Once again, today was to be a day when I had intended to write about diversions. Believe me, I’d like to, but events, or in this case interviews, keep getting in the way.
I returned this morning to Belfast after spending the prior day down in Dublin doing the tourist thing with my daughter. (Stay tuned, I’ll write about that at some point.) In the afternoon I had another of those interviews with a refrain that has become all too familiar:
The peace here is far more fragile than it looks, and if you dare to scratch beneath the surface you’ll not like what you find. The lid may be on for now, but it won’t be for long unless present dynamics change.

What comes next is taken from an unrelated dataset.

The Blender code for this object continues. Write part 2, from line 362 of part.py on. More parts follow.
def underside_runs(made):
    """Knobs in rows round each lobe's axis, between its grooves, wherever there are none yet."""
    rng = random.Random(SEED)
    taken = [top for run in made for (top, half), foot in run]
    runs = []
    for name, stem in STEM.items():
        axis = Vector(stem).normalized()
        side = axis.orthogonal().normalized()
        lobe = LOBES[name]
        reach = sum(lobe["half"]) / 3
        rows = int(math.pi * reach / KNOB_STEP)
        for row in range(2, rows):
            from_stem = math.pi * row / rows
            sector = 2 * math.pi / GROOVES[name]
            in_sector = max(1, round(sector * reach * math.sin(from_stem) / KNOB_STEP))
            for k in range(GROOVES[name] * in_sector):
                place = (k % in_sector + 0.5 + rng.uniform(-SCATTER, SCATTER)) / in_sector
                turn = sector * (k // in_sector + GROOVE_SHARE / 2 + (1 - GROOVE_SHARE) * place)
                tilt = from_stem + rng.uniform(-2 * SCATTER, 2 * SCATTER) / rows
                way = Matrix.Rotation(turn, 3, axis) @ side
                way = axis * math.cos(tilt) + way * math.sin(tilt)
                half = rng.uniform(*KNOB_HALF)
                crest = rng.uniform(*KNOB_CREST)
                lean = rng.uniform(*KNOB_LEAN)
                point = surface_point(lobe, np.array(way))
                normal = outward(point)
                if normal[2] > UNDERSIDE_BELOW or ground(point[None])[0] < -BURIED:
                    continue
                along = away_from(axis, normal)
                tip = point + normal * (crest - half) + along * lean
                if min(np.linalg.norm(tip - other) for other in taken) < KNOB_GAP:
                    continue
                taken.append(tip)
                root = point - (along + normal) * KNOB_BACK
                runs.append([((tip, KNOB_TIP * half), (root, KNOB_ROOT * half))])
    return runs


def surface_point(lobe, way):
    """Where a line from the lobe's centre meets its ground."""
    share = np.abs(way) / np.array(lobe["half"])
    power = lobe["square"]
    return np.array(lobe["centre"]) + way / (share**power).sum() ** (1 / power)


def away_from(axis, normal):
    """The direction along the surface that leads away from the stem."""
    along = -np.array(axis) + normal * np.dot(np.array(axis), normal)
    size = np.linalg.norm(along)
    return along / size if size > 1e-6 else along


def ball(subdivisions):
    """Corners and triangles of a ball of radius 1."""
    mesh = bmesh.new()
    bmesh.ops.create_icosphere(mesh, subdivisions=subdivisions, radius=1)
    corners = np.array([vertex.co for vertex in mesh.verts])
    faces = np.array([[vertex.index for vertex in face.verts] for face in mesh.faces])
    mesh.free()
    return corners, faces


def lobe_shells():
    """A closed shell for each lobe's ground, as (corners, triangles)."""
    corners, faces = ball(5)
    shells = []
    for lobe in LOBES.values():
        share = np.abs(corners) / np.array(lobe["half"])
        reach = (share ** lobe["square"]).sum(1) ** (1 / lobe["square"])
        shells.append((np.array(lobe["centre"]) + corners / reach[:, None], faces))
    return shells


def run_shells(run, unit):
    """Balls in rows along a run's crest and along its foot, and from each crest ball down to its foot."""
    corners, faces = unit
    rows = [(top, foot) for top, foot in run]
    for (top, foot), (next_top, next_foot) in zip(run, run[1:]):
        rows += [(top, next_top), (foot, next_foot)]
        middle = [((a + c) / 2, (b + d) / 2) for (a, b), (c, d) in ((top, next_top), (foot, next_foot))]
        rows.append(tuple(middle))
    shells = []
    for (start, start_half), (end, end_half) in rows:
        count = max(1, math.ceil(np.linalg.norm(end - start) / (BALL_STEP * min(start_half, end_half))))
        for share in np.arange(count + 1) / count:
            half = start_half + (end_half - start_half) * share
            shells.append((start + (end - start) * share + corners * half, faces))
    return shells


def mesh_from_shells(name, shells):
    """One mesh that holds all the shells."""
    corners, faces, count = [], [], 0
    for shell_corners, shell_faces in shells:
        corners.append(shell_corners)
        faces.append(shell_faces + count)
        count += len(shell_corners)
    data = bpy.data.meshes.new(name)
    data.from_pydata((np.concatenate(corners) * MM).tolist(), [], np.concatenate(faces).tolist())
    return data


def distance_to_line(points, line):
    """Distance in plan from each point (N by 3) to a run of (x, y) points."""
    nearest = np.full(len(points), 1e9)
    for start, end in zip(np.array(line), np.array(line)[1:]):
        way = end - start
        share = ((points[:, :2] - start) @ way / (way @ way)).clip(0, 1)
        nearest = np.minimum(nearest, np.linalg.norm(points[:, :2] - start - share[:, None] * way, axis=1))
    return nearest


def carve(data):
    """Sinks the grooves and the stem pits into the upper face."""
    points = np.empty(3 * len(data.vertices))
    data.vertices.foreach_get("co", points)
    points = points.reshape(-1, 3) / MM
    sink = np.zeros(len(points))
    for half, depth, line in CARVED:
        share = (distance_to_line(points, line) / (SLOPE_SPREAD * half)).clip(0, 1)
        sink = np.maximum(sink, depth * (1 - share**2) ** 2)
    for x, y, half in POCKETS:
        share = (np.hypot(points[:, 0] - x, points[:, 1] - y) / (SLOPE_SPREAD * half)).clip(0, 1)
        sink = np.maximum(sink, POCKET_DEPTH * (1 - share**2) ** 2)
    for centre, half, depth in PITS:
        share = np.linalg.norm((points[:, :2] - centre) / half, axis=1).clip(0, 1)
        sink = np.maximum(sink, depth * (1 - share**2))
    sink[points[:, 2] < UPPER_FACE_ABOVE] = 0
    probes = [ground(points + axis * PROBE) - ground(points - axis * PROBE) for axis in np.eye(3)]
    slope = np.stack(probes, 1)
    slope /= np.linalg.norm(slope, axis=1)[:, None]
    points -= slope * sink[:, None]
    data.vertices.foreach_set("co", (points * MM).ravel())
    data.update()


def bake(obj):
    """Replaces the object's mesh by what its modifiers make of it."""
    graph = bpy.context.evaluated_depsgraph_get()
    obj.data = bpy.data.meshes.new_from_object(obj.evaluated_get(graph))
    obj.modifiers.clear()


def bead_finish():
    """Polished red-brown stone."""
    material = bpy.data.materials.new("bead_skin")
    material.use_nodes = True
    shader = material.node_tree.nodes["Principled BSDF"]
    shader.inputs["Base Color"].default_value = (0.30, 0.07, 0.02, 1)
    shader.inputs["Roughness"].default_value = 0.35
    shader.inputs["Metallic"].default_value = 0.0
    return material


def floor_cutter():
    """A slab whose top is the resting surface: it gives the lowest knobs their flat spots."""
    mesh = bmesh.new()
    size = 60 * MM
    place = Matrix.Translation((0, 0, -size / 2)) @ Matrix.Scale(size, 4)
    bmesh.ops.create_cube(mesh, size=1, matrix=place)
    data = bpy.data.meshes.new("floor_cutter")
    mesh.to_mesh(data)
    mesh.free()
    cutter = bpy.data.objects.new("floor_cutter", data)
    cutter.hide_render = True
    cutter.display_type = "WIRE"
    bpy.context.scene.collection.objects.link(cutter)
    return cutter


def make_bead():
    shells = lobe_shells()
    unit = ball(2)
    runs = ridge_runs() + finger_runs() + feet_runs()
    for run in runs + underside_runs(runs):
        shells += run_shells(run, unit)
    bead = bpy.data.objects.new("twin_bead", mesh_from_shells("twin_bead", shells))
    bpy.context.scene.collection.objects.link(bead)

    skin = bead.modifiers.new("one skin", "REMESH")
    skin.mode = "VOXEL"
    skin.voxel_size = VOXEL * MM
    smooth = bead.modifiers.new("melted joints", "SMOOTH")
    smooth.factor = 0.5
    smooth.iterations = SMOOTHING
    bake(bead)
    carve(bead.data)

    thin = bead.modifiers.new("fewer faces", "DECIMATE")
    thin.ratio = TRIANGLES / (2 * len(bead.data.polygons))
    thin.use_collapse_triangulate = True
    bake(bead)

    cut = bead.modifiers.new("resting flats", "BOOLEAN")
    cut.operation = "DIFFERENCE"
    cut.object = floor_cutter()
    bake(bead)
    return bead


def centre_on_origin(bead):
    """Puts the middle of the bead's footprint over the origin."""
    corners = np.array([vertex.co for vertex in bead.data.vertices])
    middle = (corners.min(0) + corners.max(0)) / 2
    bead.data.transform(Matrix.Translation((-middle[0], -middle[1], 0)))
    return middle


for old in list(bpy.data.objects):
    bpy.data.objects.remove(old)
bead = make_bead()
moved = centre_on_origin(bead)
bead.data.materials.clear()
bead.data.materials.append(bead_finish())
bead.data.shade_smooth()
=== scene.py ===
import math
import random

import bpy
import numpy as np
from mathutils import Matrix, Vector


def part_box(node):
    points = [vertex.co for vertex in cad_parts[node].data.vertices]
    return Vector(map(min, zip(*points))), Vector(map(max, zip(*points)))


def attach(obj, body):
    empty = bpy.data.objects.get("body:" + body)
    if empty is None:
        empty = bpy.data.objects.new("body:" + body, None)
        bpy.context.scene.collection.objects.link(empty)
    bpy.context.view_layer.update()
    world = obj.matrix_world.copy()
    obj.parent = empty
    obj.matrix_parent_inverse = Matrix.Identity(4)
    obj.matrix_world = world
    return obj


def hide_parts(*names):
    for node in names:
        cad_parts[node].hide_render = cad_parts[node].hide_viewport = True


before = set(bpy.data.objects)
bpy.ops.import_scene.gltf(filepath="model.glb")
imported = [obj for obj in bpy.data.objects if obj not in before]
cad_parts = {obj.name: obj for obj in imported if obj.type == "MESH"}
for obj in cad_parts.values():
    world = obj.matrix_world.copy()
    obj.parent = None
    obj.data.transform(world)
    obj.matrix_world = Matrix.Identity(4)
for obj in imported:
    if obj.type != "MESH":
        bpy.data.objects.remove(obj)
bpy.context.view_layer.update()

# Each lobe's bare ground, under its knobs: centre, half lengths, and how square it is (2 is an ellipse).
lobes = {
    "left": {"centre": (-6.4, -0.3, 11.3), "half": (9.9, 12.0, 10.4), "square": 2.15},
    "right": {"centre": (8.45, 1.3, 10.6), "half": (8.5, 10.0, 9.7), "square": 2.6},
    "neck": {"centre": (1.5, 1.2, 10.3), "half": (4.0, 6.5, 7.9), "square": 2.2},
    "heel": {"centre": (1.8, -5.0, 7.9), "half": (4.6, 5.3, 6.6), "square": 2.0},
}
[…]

The person I talked with has been involved with the Community Restorative Justice initiative in the Republican community since its inception in the 1970s. Several points he made stuck out to me, in large part because they confirm what others, both Nationalists/Republicans and Unionists/Loyalists, have said to me on this trip and prior ones.
- There is no peace process. There is only a politically expedient arrangement that creates a veneer of peace. In his words, if you lift the hood to examine the engine that drives the peace you’ll find that “the engine is fucked.”
- The underlying contradictions that led to the explosion of violence in the late 1960s remain unchanged. The present political configuration is not designed to change those dynamics. To the contrary, it is locking them in as the status quo.
- There is no viable political Republican alternative to Sinn Fein, and people are losing patience with it and with politics in general. Alienation from the political process is increasingly the norm. Under these conditions Republican “splinters” and “micro-groups” appear increasingly attractive.
- The future of the peace is in the hands of people too young to remember the bad times. These young people are the most alienated from normal politics, and they are ripe for recruitment into paramilitary organizations on both sides of the sectarian divide. Those organizations recognize this and are taking advantage.
- Sectarianism is deeply entrenched and in some ways has become worse, especially on the Nationalist side which always maintained that its struggle was about politics, not tribal identity.
- When it becomes obvious that the political process here has failed, and that failure is becoming increasingly visible, then people will return to the traditional way in which political conflict gets resolved here. Violence.
In short, according to my contact today, all of the institutions of the peace in Northern Ireland, which are celebrated by politicians and academics alike, are built on a foundation of sand. And that sand is steadily, but inexorably, washing away.